Aujourd’hui, nous sommes le produit de cette histoire et de cette sensibilité particulière à l’égard de la religion. Juridiquement, la laïcité française s’impose dans l’île comme dans l’hexagone (à l’exception de l’Alsace-Moselle qui connaît un statut extrêmement dérogatoire, même si l’on en parle peu). Toutefois, en Corse, la pratique en la matière s’écarte souvent des textes de loi. D’aucuns ont vu, on peut les comprendre, une entorse à la laïcité républicaine française lorsque les élus de toutes tendances se retrouvèrent à Rome pour accompagner l’évêque de Corse devant être créé cardinal. Plus éloigné encore de la laïcité à la française est le rituel auquel nous assistons tous les ans, lorsque le maire d’Ajaccio et les autres élus municipaux renouvellent, au titre de leurs fonctions, les vœux prononcés par leurs lointains prédécesseurs du XVIIe siècle confiant la protection de la ville à Notre Dame de la Miséricorde !

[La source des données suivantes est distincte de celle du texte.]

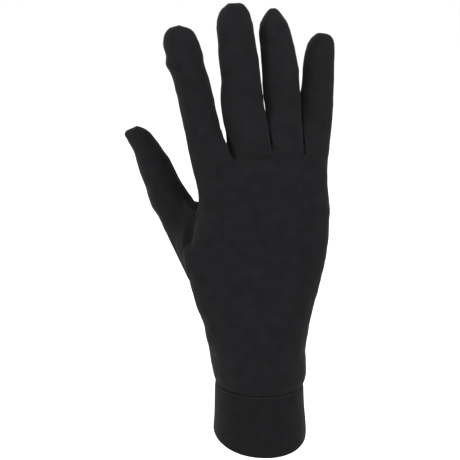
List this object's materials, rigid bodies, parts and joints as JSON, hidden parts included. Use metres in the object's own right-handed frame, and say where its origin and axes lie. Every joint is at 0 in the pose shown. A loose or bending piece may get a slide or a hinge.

Que l’on soit favorable ou non à son maintien – le lecteur aura compris de quel côté penche l’auteur de ces lignes –, l’existence d’une laïcité apaisée, spécifique à la Corse, est un fait. Elle se situe aujourd’hui quelque part entre la laïcité à la française et la laicità à l’italienne. 

Il nous semble pour notre part que l’évêque de Corse n’a commis aucun crime de lèse-laïcité en reconnaissant cette évidence.